What needs to be done. Starting at the line containing "extrude(amount=0.6)", please quote every line up to and including the line containing "obj.data.transform(world)", exactly, and nothing beyond.

┌─ Dataset content

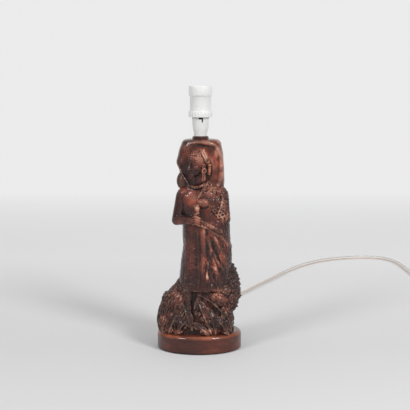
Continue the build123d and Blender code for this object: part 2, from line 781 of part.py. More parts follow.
with BuildPart() as coil_tie:
    # a flat strap round the four runs at the coil's right-hand side
    inner_run = coil_radius - 1.5 * coil_pitch - lead_radius - 2 * loose_gap
    outer_run = coil_radius - 0.5 * coil_pitch + lead_radius + 2 * loose_gap
    strap_width = outer_run - inner_run
    strap_height = coil_pitch + 2 * lead_radius + 0.2
    strap_plane = Plane(
        origin=(coil_centre[0] + (inner_run + outer_run) / 2, coil_centre[1], coil_tie_thickness + strap_height / 2),
        x_dir=(1, 0, 0),
        z_dir=(0, -1, 0),
    )
    with BuildSketch(strap_plane):
        RectangleRounded(strap_width + 2 * coil_tie_thickness, strap_height + 2 * coil_tie_thickness, 3)
        RectangleRounded(strap_width, strap_height, 2.2, mode=Mode.SUBTRACT)
    extrude(amount=coil_tie_width / 2, both=True)
coil_tie.part.label = "coil_tie"
export_step(coil_tie.part, "parts/coil_tie.step")

# =========================================================================== plug
plug_z = plug_height / 2 + 0.15
plug_x = coil_start_x + 3
plug_tail_y = coil_tip.Y - 58
plug_route = (
    tuple(coil_tip),
    (coil_tip.X, coil_tip.Y - 18, coil_high_z),
    (plug_x, coil_tip.Y - 39, plug_z),
    (plug_x, plug_tail_y, plug_z),
)
plug_lead = lead_tube(plug_route, "plug_lead")
plug_lead.part.label = "plug_lead"
export_step(plug_lead.part, "parts/plug_lead.step")

with BuildPart() as plug_body:
    plug_back = Plane(origin=(plug_x, plug_tail_y, plug_z), x_dir=(1, 0, 0), z_dir=(0, -1, 0))
    with BuildSketch(plug_back):
        Circle(lead_radius + 0.9)
    with BuildSketch(plug_back.offset(plug_relief_length)):
        Circle(lead_radius + 2.1)
    loft()
    for reach, width, height in (
        (plug_relief_length, 11.5, 11.0),
        (plug_relief_length + 7, 15, 12.6),
        (plug_relief_length + 20, plug_width - 3, plug_height),
        (plug_relief_length + plug_length, plug_width, plug_height),
    ):
        with BuildSketch(plug_back.offset(reach)):
            RectangleRounded(width, height, 4.4)
    loft()
plug_body.part.label = "plug_body"
export_step(plug_body.part, "parts/plug_body.step")

plug_face = plug_back.offset(plug_relief_length + plug_length)
with BuildPart() as plug_pins:
    with BuildSketch(plug_face):
        with Locations((-pin_spacing / 2, 0), (pin_spacing / 2, 0)):
            Circle(pin_radius)
    extrude(amount=pin_length)
    chamfer(plug_pins.edges().group_by(Axis.Y)[0], 0.8)
plug_pins.part.label = "plug_pins"
export_step(plug_pins.part, "parts/plug_pins.step")

# ========================================================================= switch
switch_y = switch_entry_y - switch_length / 2
parting_z = switch_stand + switch_base_height
switch_top = parting_z + switch_cover_height
rocker_pivot_z = switch_top - 3.3
screw_spots = ((switch_x - 7.5, switch_y + 17), (switch_x + 7.5, switch_y - 17))
screw_shank_radius = 1.1

with BuildPart() as switch_base:
    with BuildSketch(Plane.XY.offset(parting_z)):
        with Locations((switch_x, switch_y)):
            RectangleRounded(switch_width, switch_length, 8)
    extrude(amount=-switch_base_height, taper=switch_draft)
    with BuildSketch(Plane.XY.offset(switch_stand + switch_wall)):
        with Locations((switch_x, switch_y)):
            RectangleRounded(switch_width - 3 - 2 * switch_wall, switch_length - 3 - 2 * switch_wall, 5)
    extrude(amount=switch_base_height, mode=Mode.SUBTRACT)
    with BuildSketch(Plane.XY.offset(switch_stand + switch_wall)):
        with Locations(*screw_spots):
            Circle(2.7)
    extrude(amount=switch_base_height - switch_wall)
    with BuildSketch(Plane.XY.offset(switch_stand)):
        with Locations(*screw_spots):
            Circle(screw_shank_radius + running_gap)
    extrude(amount=switch_base_height, mode=Mode.SUBTRACT)
    with BuildSketch(Plane.XY.offset(switch_stand)):
        with Locations(*screw_spots):
            Circle(2.1)
    extrude(amount=1.5, mode=Mode.SUBTRACT)
    with BuildSketch(Plane(origin=(switch_x, switch_y, parting_z), z_dir=(0, 1, 0))):
        Circle(lead_radius + loose_gap)
    extrude(amount=switch_length, both=True, mode=Mode.SUBTRACT)
switch_base.part.label = "switch_base"
export_step(switch_base.part, "parts/switch_base.step")

with BuildPart() as switch_cover:
    with BuildSketch(Plane.XY.offset(parting_z)):
        with Locations((switch_x, switch_y)):
            RectangleRounded(switch_width, switch_length, 8)
    extrude(amount=switch_cover_height, taper=switch_draft)
    chamfer(switch_cover.edges().group_by(Axis.Z)[-1], 1.8)
    with BuildSketch(Plane.XY.offset(parting_z)):
        with Locations((switch_x, switch_y)):
            RectangleRounded(switch_width - 5 - 2 * switch_wall, switch_length - 8 - 2 * switch_wall, 4)
    extrude(amount=switch_cover_height - switch_wall, mode=Mode.SUBTRACT)
    # bosses for the screws, and two lugs that carry the rocker's pin
    with BuildSketch(Plane.XY.offset(parting_z)):
        with Locations(*screw_spots):
            Circle(2.7)
    extrude(amount=switch_cover_height - switch_wall + 0.2)
    lug_offset = rocker_width / 2 + rocker_gap + 0.75
    with BuildSketch(Plane.XY.offset(rocker_pivot_z - 3)):
        with Locations((switch_x - lug_offset, switch_y), (switch_x + lug_offset, switch_y)):
            Rectangle(1.5, 7)
    extrude(amount=switch_top - switch_wall - rocker_pivot_z + 3.2)
    with BuildSketch(Plane.XY.offset(parting_z + 1)):
        with Locations((switch_x, switch_y)):
            Rectangle(rocker_width + 2 * rocker_gap, 2 * (rocker_radius + rocker_gap))
    extrude(amount=switch_cover_height, mode=Mode.SUBTRACT)
    with BuildSketch(Plane(origin=(switch_x, switch_y, rocker_pivot_z), z_dir=(1, 0, 0))):
        Circle(rocker_pin_radius + running_gap)
    extrude(amount=lug_offset + 1.5, both=True, mode=Mode.SUBTRACT)
    with BuildSketch(Plane.XY.offset(parting_z)):
        with Locations(*screw_spots):
            Circle(screw_shank_radius + running_gap)
    extrude(amount=5.2, mode=Mode.SUBTRACT)
    with BuildSketch(Plane(origin=(switch_x, switch_y, parting_z), z_dir=(0, 1, 0))):
        Circle(lead_radius + loose_gap)
    extrude(amount=switch_length, both=True, mode=Mode.SUBTRACT)
switch_cover.part.label = "switch_cover"
export_step(switch_cover.part, "parts/switch_cover.step")

with BuildPart() as switch_rocker:
    # modelled in the off position, turned half its throw back from level
    rest_turn = math.radians(-rocker_throw / 2)
    rocker_plane = Plane(
        origin=(switch_x, switch_y, rocker_pivot_z),
        x_dir=(0, math.cos(rest_turn), math.sin(rest_turn)),
        z_dir=(1, 0, 0),
    )
    with BuildSketch(rocker_plane):
        Circle(rocker_radius)
        with BuildLine():
            Polyline(
                (-rocker_radius - 1, 4.9),
                (-rocker_radius + 1, 4.7),
                (0, 3.6),
                (rocker_radius - 1, 4.7),
                (rocker_radius + 1, 4.9),
                (rocker_radius + 1, -2.2),
                (-rocker_radius - 1, -2.2),
                close=True,
            )
        make_face(mode=Mode.INTERSECT)
        Circle(rocker_pin_radius + running_gap, mode=Mode.SUBTRACT)
    extrude(amount=rocker_width / 2, both=True)
switch_rocker.part.label = "switch_rocker"
export_step(switch_rocker.part, "parts/switch_rocker.step")

with BuildPart() as rocker_pin:
    with BuildSketch(Plane(origin=(switch_x, switch_y, rocker_pivot_z), z_dir=(1, 0, 0))):
        Circle(rocker_pin_radius)
    extrude(amount=lug_offset + 0.7, both=True)
rocker_pin.part.label = "rocker_pin"
export_step(rocker_pin.part, "parts/rocker_pin.step")

with BuildPart() as switch_screws:
    for spot in screw_spots:
        with BuildSketch(Plane.XY.offset(switch_stand + 0.2)):
            with Locations(spot):
                Circle(2)
        extrude(amount=1.3)
        with BuildSketch(Plane.XY.offset(switch_stand + 1.5)):
            with Locations(spot):
                Circle(screw_shank_radius)
        extrude(amount=switch_base_height + 3.4)
switch_screws.part.label = "switch_screws"
export_step(switch_screws.part, "parts/switch_screws.step")

with BuildPart() as switch_contacts:
    # two sprung strips on the floor of the switch, under the ends of the rocker
    with BuildSketch(Plane.XY.offset(switch_stand + switch_wall)):
        with Locations((switch_x, switch_y - 11), (switch_x, switch_y + 11)):
            Rectangle(5, 14)
    extrude(amount=0.6)
    with BuildSketch(Plane.XY.offset(switch_stand + switch_wall + 0.6)):
        with Locations((switch_x, switch_y - 5), (switch_x, switch_y + 5)):
            Rectangle(4, 1.2)
    extrude(amount=1.4)
switch_contacts.part.label = "switch_contacts"
export_step(switch_contacts.part, "parts/switch_contacts.step")
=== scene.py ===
from math import acos, atan2, copysign, cos, exp, hypot, pi, radians, sin

import bmesh
import bpy
import numpy as np
from mathutils import Matrix, Vector, noise


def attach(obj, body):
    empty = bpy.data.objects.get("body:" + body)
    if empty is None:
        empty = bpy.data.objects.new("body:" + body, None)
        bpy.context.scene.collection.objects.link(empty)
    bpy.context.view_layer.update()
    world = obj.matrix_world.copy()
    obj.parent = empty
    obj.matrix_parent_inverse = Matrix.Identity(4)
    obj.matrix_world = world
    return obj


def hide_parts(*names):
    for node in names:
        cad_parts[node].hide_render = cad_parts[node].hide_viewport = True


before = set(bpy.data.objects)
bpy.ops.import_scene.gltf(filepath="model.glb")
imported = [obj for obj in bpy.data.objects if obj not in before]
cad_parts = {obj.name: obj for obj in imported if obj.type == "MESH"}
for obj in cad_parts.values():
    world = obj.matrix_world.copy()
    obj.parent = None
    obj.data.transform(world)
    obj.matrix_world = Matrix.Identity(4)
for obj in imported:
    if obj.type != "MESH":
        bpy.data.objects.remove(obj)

scene = bpy.context.scene
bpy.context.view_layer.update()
mm = 0.001


# node trees

def addNode(tree, kind, inputs=None, **settings):
    node = tree.nodes.new("ShaderNode" + kind)
    for key, value in settings.items():
        setattr(node, key, value)
    for key, value in (inputs or {}).items():
        if isinstance(value, bpy.types.NodeSocket):
            tree.links.new(value, node.inputs[key])
        else:
            node.inputs[key].default_value = value
    return node


def mathNode(tree, operation, first, second, clamp=False):
    inputs = {0: first, 1: second}
    return addNode(tree, "Math", inputs, operation=operation, use_clamp=clamp).outputs[0]


def spread(tree, value, low, high, toLow=0.0, toHigh=1.0):  # remaps a value, clamped
    settings = {"Value": value, "From Min": low, "From Max": high, "To Min": toLow, "To Max": toHigh}
    return addNode(tree, "MapRange", settings).outputs["Result"]


def mixColor(tree, share, first, second):
    return addNode(tree, "Mix", {0: share, 6: first, 7: second}, data_type="RGBA").outputs[2]


def objectPlace(tree):
    return addNode(tree, "TexCoord").outputs["Object"]


def stretch(tree, place, scale):
    return addNode(tree, "Mapping", {"Vector": place, "Scale": scale}).outputs[0]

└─

Result for this exercise.
    extrude(amount=0.6)
    with BuildSketch(Plane.XY.offset(switch_stand + switch_wall + 0.6)):
        with Locations((switch_x, switch_y - 5), (switch_x, switch_y + 5)):
            Rectangle(4, 1.2)
    extrude(amount=1.4)
switch_contacts.part.label = "switch_contacts"
export_step(switch_contacts.part, "parts/switch_contacts.step")
=== scene.py ===
from math import acos, atan2, copysign, cos, exp, hypot, pi, radians, sin

import bmesh
import bpy
import numpy as np
from mathutils import Matrix, Vector, noise


def attach(obj, body):
    empty = bpy.data.objects.get("body:" + body)
    if empty is None:
        empty = bpy.data.objects.new("body:" + body, None)
        bpy.context.scene.collection.objects.link(empty)
    bpy.context.view_layer.update()
    world = obj.matrix_world.copy()
    obj.parent = empty
    obj.matrix_parent_inverse = Matrix.Identity(4)
    obj.matrix_world = world
    return obj


def hide_parts(*names):
    for node in names:
        cad_parts[node].hide_render = cad_parts[node].hide_viewport = True


before = set(bpy.data.objects)
bpy.ops.import_scene.gltf(filepath="model.glb")
imported = [obj for obj in bpy.data.objects if obj not in before]
cad_parts = {obj.name: obj for obj in imported if obj.type == "MESH"}
for obj in cad_parts.values():
    world = obj.matrix_world.copy()
    obj.parent = None
    obj.data.transform(world)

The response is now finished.